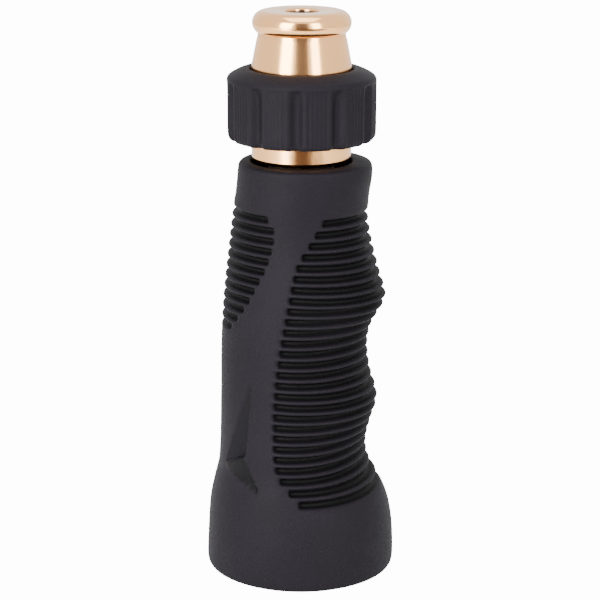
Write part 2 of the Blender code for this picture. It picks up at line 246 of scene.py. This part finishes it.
# %% Raise the plain tube
OUTER = 30.0                # radius of the plain tube before it is shaped
groove_middles = [GROOVE_TOP - GROOVE_PITCH * step for step in range(GROOVE_COUNT)]
levels = [0.0, 0.5, 2.0, 5.0, 9.0, 13.0, 16.5, 19.0, 21.2]
for middle in reversed(groove_middles):
    levels += [middle - GROOVE_WIDTH / 2, middle + GROOVE_WIDTH / 2, middle + GROOVE_PITCH / 2]
levels += [102.5, 105.0, 107.5, 109.6, 111.2, 111.8, GRIP_TOP]
EDGE_ROUND = {0.0: 0.8, 0.5: 0.25, 111.8: 0.15, GRIP_TOP: 0.7}

RIM_BORE = 13.5             # the rim closes in round the barrel
TUBE_BORE = 14.0
COUPLING_BORE = 16.7
SHELF = 22.6                # where the bore widens; the coupling runs on above it, inside the rubber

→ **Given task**
Return the material in full, exactly as shown.

→ **Task result**
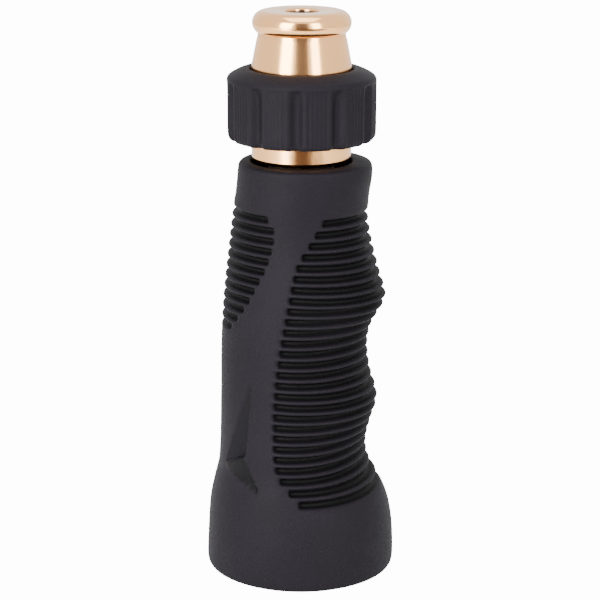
Write part 2 of the Blender code for this picture. It picks up at line 246 of scene.py. This part finishes it.
# %% Raise the plain tube
OUTER = 30.0                # radius of the plain tube before it is shaped
groove_middles = [GROOVE_TOP - GROOVE_PITCH * step for step in range(GROOVE_COUNT)]
levels = [0.0, 0.5, 2.0, 5.0, 9.0, 13.0, 16.5, 19.0, 21.2]
for middle in reversed(groove_middles):
    levels += [middle - GROOVE_WIDTH / 2, middle + GROOVE_WIDTH / 2, middle + GROOVE_PITCH / 2]
levels += [102.5, 105.0, 107.5, 109.6, 111.2, 111.8, GRIP_TOP]
EDGE_ROUND = {0.0: 0.8, 0.5: 0.25, 111.8: 0.15, GRIP_TOP: 0.7}

RIM_BORE = 13.5             # the rim closes in round the barrel
TUBE_BORE = 14.0
COUPLING_BORE = 16.7
SHELF = 22.6                # where the bore widens; the coupling runs on above it, inside the rubber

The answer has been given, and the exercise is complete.